When you are setting this position up you will need to line up the inside of your forearm with your wrist in the bow. It’s no good just shoving your hand into the grip from an angle outside the bow.
The next part is raising the bow in the draw. Simply lift the bow up to above shoulder height while pressing into your thumb. A powerful method of doing this is to imagine actively pushing the tip of your thumb towards the target – this should keep your hand flat.
Keeping your fingers soft in this method is a question of never creating tension in them. This way, the hand is set lightly into the grip without any gripping of the bow. This means there has been no activation of the fingers to create tension. Focus on having a loose hand at set up, and then move the pressure through the thumb to keep the fingers soft.

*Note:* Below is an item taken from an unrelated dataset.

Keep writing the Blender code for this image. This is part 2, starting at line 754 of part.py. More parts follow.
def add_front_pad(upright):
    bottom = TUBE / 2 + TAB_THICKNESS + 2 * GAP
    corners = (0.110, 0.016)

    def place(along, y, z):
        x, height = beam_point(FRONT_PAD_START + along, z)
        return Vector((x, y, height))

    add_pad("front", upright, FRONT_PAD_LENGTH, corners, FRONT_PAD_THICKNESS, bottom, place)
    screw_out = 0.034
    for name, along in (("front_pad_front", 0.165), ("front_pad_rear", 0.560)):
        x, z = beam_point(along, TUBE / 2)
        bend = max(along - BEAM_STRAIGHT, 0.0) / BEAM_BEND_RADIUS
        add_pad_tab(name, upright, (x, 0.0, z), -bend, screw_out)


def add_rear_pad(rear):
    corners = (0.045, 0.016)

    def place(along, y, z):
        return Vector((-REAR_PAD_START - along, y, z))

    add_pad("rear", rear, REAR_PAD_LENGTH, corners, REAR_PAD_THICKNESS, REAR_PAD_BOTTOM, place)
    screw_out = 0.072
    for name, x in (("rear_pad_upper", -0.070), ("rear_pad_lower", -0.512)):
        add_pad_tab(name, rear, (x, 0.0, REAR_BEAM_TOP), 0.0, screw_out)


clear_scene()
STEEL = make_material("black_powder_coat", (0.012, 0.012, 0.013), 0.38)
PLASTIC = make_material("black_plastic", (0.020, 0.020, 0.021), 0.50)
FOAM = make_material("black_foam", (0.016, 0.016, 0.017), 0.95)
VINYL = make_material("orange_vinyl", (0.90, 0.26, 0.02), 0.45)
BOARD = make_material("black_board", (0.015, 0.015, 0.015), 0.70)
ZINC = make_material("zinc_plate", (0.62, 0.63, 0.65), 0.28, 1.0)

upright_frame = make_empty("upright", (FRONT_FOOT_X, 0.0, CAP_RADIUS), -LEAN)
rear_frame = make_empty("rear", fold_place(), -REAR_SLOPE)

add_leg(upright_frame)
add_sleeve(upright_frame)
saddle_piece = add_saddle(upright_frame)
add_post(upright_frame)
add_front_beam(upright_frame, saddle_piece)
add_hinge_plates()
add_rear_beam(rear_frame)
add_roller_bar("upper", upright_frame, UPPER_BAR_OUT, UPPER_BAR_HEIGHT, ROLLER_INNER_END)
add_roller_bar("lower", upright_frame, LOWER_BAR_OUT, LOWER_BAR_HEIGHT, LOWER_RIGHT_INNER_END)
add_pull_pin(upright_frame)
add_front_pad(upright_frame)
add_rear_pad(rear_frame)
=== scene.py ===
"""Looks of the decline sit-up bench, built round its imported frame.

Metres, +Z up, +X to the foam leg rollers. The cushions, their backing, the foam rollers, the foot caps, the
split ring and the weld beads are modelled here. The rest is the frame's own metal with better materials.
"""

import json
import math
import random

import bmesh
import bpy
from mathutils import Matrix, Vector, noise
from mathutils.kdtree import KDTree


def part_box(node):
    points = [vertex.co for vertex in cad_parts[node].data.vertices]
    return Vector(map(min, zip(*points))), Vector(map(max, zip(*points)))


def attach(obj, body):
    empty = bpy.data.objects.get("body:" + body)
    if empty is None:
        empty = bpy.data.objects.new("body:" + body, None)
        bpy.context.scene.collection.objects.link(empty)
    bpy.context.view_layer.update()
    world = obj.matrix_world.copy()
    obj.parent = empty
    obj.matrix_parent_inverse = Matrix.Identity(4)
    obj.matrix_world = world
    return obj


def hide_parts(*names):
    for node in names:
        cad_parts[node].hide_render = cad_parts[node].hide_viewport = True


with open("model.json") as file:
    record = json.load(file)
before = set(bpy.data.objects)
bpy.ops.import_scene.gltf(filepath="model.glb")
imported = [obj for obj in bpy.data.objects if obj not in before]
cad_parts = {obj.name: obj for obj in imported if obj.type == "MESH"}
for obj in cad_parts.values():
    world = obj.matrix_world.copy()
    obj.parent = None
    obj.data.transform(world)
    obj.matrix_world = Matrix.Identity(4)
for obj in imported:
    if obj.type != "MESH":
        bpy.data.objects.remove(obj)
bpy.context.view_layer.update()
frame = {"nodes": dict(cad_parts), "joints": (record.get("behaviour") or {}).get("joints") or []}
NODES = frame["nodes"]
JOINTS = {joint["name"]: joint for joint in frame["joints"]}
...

On the click happening, you should still be pushing through the grip with your thumb which will allow your hand to snap forward, pushing the bow away from you. Be careful not to think this is the natural roll of the bow in the finger sling. We are intentionally and actively pushing the bow away from us.

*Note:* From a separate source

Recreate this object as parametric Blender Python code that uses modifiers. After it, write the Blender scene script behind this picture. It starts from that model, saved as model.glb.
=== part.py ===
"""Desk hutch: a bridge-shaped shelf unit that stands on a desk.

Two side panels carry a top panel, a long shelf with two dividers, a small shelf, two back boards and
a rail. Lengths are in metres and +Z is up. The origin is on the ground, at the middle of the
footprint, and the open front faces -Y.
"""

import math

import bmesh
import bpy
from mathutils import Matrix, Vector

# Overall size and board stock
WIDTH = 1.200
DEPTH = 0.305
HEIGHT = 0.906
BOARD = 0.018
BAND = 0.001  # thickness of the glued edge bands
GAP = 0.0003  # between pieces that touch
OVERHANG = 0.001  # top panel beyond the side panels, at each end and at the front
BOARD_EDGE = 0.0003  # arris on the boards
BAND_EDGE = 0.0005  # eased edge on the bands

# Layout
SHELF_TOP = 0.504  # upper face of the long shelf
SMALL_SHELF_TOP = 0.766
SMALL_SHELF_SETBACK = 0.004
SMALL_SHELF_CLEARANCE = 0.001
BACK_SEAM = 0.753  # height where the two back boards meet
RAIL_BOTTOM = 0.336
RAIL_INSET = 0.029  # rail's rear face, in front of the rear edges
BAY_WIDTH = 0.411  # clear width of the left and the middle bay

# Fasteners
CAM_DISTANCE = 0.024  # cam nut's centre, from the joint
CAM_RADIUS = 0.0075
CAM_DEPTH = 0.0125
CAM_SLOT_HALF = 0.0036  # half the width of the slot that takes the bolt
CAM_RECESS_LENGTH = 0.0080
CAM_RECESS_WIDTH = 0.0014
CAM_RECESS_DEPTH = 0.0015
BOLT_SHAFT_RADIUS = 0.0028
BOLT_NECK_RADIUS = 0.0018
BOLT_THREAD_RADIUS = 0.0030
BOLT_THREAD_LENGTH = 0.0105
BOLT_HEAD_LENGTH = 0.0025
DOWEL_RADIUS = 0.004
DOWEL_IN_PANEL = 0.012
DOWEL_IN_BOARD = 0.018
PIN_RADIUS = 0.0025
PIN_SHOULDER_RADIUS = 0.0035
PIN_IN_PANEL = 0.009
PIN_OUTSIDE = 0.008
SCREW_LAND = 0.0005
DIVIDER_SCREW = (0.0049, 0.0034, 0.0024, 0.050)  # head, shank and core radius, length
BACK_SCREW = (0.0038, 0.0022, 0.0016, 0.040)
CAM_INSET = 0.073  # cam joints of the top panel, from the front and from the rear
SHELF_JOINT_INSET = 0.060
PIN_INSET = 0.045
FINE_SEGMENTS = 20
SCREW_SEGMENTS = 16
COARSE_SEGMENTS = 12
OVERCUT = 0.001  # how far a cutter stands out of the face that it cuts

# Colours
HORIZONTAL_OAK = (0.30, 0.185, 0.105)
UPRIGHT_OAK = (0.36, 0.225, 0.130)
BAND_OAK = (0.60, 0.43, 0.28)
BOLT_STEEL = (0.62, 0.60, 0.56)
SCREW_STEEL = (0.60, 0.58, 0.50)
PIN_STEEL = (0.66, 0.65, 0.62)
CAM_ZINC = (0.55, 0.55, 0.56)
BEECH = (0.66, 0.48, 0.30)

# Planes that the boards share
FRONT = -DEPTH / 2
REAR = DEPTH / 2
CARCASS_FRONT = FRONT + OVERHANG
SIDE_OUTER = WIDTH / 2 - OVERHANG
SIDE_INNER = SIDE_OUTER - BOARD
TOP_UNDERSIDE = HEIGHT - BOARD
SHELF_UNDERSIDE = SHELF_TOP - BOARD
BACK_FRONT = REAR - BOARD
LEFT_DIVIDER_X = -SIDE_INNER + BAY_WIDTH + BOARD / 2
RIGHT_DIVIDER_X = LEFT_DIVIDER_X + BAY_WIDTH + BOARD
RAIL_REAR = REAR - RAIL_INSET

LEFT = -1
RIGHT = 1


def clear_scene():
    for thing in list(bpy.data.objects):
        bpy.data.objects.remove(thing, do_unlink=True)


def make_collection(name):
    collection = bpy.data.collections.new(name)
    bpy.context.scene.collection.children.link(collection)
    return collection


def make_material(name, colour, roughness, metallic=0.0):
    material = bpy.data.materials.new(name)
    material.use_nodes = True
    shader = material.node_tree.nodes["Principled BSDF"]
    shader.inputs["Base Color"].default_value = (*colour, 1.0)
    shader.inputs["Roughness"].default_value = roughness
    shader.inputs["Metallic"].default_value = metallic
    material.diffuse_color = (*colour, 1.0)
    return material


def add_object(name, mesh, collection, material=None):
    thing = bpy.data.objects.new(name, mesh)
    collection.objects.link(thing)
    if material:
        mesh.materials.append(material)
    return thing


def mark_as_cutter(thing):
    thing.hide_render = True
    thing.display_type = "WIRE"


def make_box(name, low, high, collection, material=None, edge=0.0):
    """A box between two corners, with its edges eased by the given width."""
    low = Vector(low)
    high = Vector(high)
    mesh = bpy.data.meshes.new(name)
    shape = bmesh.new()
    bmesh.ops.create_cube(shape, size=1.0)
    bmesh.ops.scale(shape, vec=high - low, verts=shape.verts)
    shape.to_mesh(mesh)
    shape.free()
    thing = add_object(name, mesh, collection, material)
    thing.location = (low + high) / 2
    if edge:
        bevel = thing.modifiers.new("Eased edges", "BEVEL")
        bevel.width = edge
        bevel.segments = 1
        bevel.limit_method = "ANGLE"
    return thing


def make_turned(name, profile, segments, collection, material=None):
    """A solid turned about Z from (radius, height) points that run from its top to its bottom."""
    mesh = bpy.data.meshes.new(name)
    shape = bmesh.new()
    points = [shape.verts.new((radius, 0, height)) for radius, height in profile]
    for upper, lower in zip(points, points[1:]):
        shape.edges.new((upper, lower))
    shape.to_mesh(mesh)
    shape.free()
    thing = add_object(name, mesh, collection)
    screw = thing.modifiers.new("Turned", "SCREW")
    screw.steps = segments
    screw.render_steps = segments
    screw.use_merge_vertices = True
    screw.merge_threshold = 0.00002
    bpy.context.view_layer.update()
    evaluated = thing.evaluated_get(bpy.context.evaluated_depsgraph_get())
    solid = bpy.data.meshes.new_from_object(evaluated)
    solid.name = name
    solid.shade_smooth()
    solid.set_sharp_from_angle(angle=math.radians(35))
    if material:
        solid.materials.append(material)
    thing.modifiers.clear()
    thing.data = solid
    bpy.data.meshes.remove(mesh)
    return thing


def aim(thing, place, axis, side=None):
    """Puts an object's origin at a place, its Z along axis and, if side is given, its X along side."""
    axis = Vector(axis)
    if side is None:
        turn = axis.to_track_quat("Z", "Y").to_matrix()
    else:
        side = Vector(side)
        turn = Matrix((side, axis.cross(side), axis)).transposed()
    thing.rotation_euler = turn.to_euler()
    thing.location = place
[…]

One final tip to go with it: if you are really struggling to push the bow away from you, try adding a weight or two to the longrod, or a longer extender. While I may have just said that they are not the same thing, a more front-heavy bow is easier to push away. Check out Choi Mi Sun (Korea) for an aggressive front hand follow through… it almost looks sore on the back of
There’s quite a lot of depth to read into here, so go through it a couple of times if you need to as there is a lot of information in there. Take some time to process it. Analyse how your front hand is set up and your follow through, and see if anything needs applying. Hopefully it will improve your shooting! Strong execution on the front hand can cut wind drift by up to 50 per cent, so it’s worth looking into.